▸ **Short problem**
From the first line of the data below, repeat each line exactly until you reach the line with "frame side up."; include that line too.

>> begin

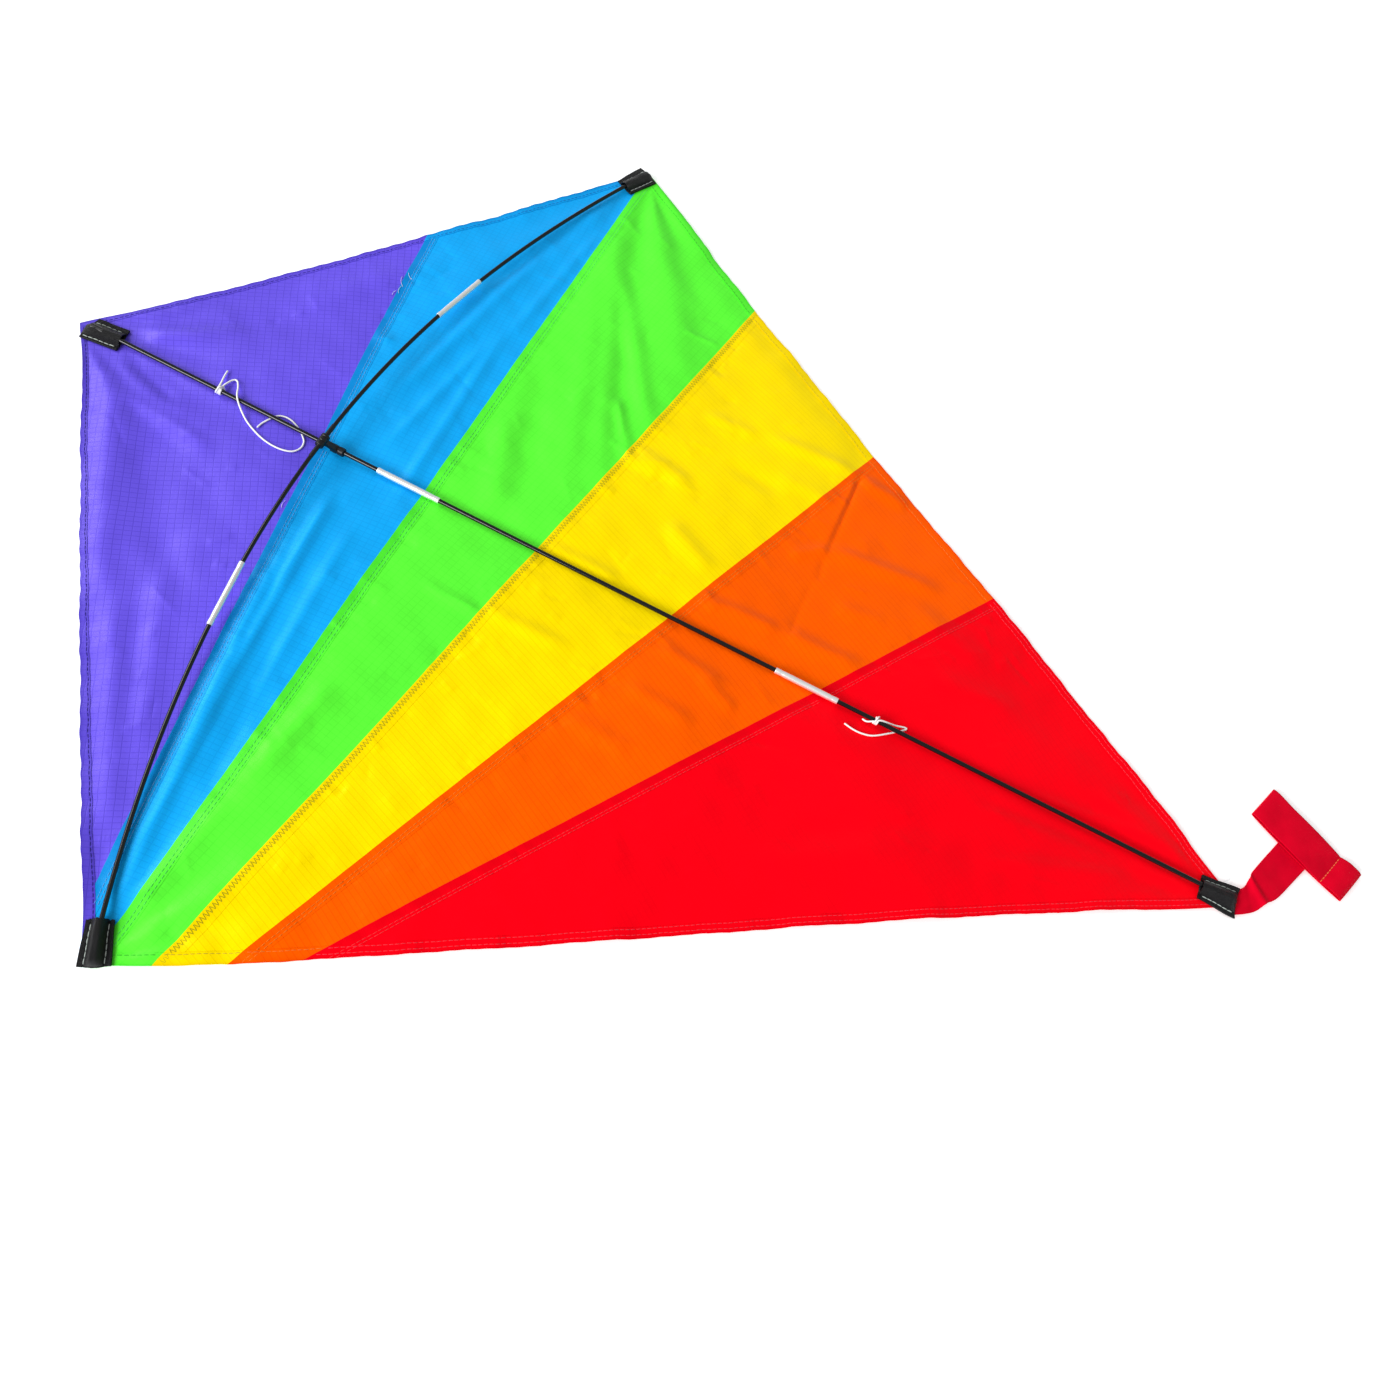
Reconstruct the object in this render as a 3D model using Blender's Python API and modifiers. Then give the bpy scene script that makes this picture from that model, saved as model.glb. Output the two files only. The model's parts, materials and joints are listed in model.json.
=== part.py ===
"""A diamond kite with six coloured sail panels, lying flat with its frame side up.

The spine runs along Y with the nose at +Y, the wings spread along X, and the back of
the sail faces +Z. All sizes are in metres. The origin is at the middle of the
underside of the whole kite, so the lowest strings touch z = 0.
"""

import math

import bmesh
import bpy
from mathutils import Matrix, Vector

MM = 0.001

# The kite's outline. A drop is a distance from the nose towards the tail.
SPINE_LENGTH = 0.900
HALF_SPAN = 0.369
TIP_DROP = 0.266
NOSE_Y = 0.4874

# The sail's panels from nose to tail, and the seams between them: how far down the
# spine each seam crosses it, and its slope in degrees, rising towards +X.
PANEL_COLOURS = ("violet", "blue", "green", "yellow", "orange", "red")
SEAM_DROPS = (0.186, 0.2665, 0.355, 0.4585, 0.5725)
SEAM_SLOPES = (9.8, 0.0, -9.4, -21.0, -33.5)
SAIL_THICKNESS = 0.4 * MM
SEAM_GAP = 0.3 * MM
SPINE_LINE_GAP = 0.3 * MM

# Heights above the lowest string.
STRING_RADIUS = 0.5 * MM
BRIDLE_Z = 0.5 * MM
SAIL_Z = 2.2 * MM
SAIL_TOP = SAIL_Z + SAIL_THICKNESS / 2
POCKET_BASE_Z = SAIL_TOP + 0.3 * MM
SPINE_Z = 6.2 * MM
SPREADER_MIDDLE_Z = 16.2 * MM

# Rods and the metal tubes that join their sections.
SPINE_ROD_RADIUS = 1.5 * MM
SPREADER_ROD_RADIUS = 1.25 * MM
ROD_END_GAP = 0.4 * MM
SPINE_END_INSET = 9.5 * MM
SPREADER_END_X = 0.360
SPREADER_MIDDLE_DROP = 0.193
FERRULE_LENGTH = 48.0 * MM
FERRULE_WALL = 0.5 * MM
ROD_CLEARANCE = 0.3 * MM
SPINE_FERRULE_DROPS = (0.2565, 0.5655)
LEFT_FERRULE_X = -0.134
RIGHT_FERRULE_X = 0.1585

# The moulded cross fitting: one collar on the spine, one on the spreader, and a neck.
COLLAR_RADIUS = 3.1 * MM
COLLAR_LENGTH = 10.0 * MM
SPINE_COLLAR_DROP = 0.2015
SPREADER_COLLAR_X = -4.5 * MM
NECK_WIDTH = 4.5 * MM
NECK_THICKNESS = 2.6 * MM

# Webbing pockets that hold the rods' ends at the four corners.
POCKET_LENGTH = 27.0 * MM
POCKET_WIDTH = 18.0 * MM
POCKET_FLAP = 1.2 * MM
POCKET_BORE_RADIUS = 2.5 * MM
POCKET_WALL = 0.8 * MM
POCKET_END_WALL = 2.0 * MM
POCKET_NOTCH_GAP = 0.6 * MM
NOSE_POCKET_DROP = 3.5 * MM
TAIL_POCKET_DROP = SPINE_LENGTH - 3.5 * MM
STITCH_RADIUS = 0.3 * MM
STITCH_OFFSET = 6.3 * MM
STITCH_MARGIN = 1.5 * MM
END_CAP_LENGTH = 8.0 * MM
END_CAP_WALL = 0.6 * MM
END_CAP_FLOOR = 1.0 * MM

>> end

▸ **Expected answer**
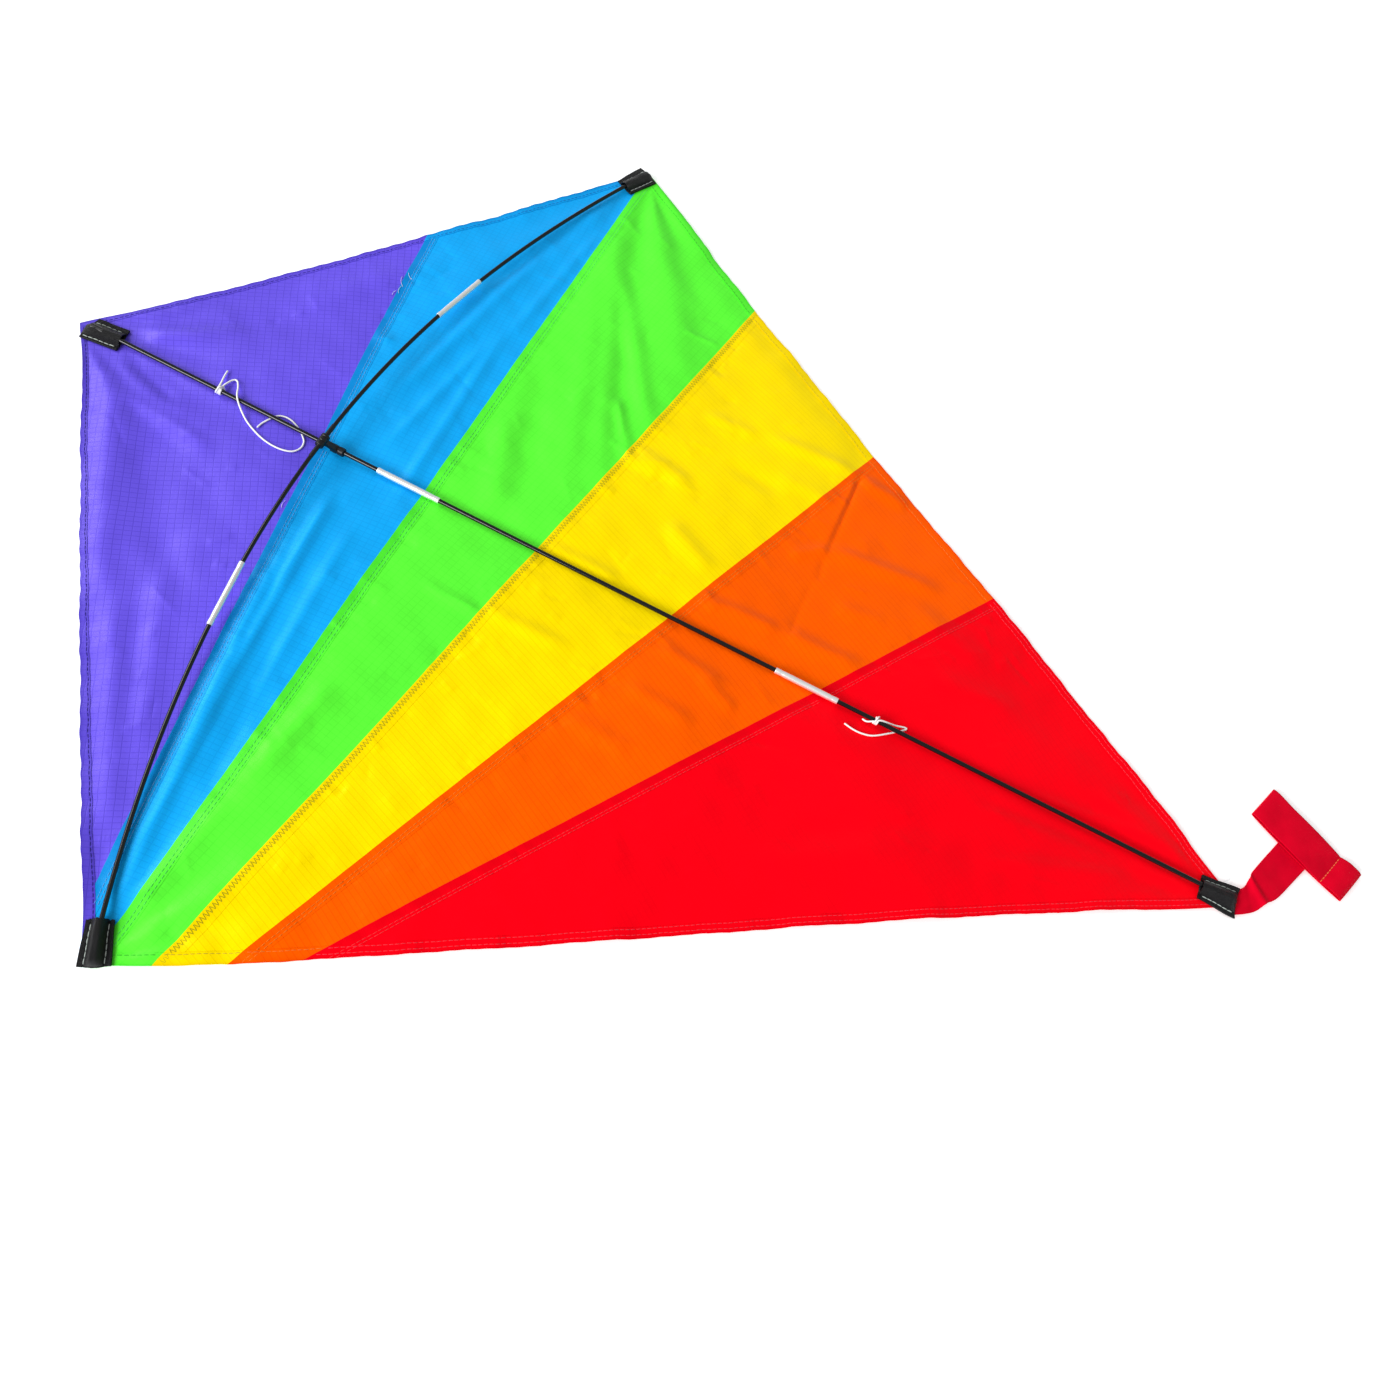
Reconstruct the object in this render as a 3D model using Blender's Python API and modifiers. Then give the bpy scene script that makes this picture from that model, saved as model.glb. Output the two files only. The model's parts, materials and joints are listed in model.json.
=== part.py ===
"""A diamond kite with six coloured sail panels, lying flat with its frame side up.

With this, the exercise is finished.